PCAOB: Audits of Chinese Reverse Mergers Create Compliance Concern

A PCAOB research note released on Tuesday attributes instances of noncompliance with AU section 543 to the increasing prevalence of transactions the regulator classified as Chinese reverse mergers (CRMs). The PCAOB’s research assessed data from a July 2010 audit alert that had raised a concern that some U.S.-registered accounting firms may not be properly conducting audits of companies with operations outside the U.S.


Research Note 2011-P1, “Activity Summary and Audit Implications for Reverse Mergers Involving Companies from the China Region (January 1, 2007 through March 31, 2010),” was prepared by the PCAOB Office of Research and Analysis (ORA) to provide further context to the issues discussed in Staff Audit Practice Alert no. 6 issued on July 12, 2010.


The research said that 159 companies from the China region accessed U.S. capital markets through a reverse merger transaction or CRM between Jan. 1, 2007, and March 31, 2010. The companies had combined market capitalization of $12.8 billion as of March 31, 2010. A reverse merger was classified as a CRM if the private operating company that merged into the public shell company was incorporated in the China region, had its headquarters in the China region, or its revenue or production cycle was substantially based in the China region. The China region includes the People’s Republic of China, Hong Kong and Taiwan.

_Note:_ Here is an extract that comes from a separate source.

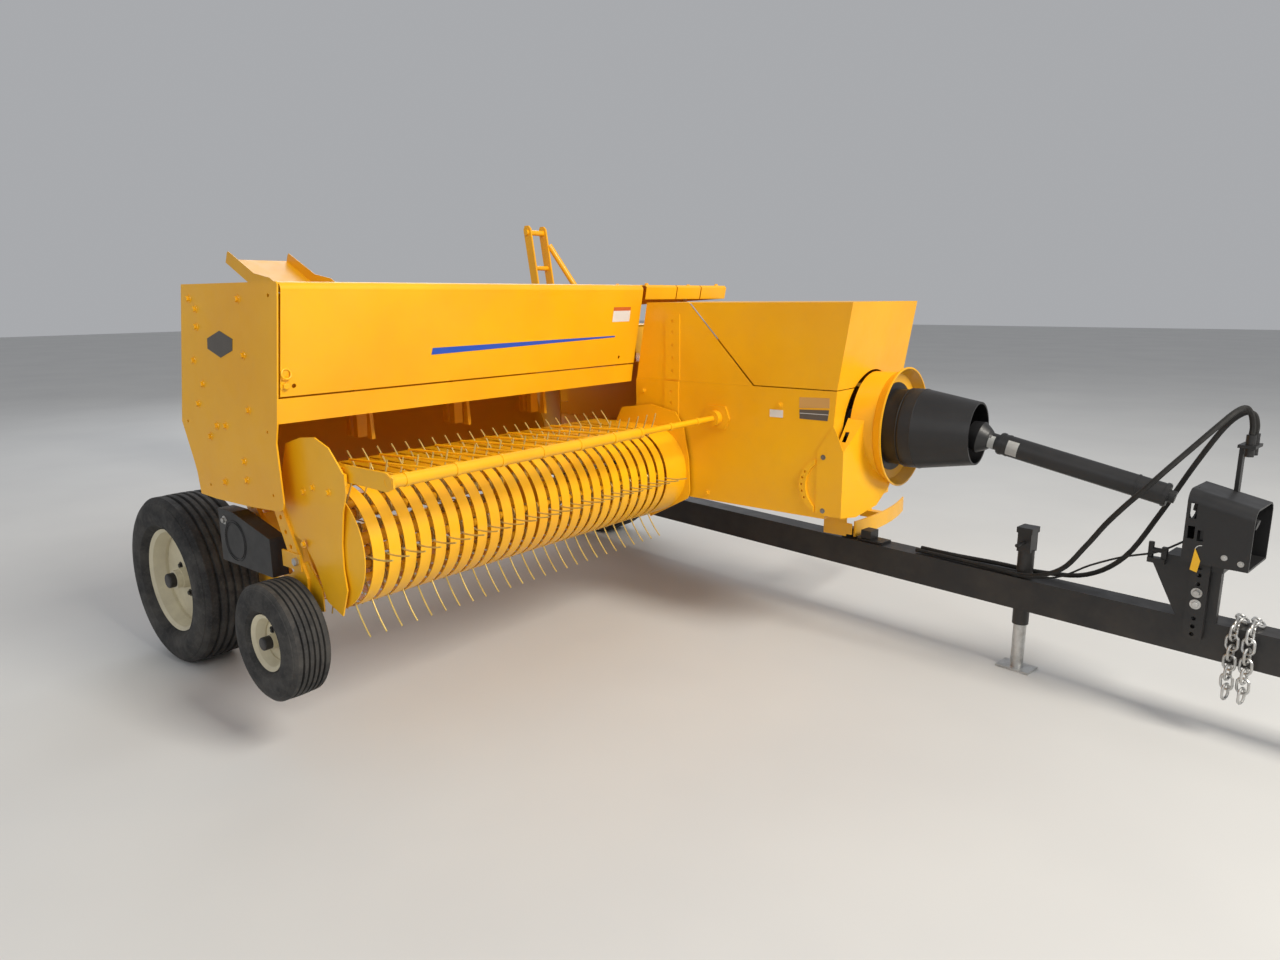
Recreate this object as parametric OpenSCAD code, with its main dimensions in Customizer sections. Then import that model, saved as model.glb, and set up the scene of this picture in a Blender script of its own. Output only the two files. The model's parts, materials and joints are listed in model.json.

The PCAOB found indications that U.S. firms, when auditing CRMs, were not properly applying AU section 543, Part of Audit Performed by Other Independent Auditor, which applies when an auditor uses “the work and reports of other independent auditors who have audited the financial statements of one or more subsidiaries, divisions, branches, components, or investments included in the financial statements.” The standard does not contemplate an auditor taking responsibility for the work of another auditor that has audited an issuer’s financial statements substantially in their entirety.


In one example, a U.S.-registered accounting firm retained an accounting firm in the China region, and the audit procedures performed by the other firm constituted substantially all of the audit procedures on the issuer’s financial statements. The U.S. firm’s personnel did not travel to the China region during the audit, and substantially all of the audit documentation was maintained by the firm in the China region. The board’s inspection staff cited other situations in which U.S.-registered firms engaged assistants from outside the firm for audit work on companies with substantially all of their operations in another country, where the U.S.-registered firm’s involvement in the audit work performed by the consultants was insufficient for the firm to assert that the audit provided a reasonable basis for the firm’s opinion on the financial statements.


The report said that, while reverse merger transactions, including CRMs, are not inherently problematic, CRMs often result in a company with substantially all of its operations in the China region having its securities trade in the U.S., often with its financial statements audited by a U.S. auditor. The PCAOB in Audit Practice Alert no. 6 first raised a concern that some U.S.-registered accounting firms may not be following PCAOB standard when conducting audits of companies with operations outside of the U.S. The alert said the following factors may have a negative impact on the audits of such companies:


  • The need to understand the local language;
  • Use of local audit firms or assistants from an outside firm to complete a portion of the audit work;
  • Additional travel time and expense necessary to complete an audit; and
  • The need to understand the local business environment in which the client operates.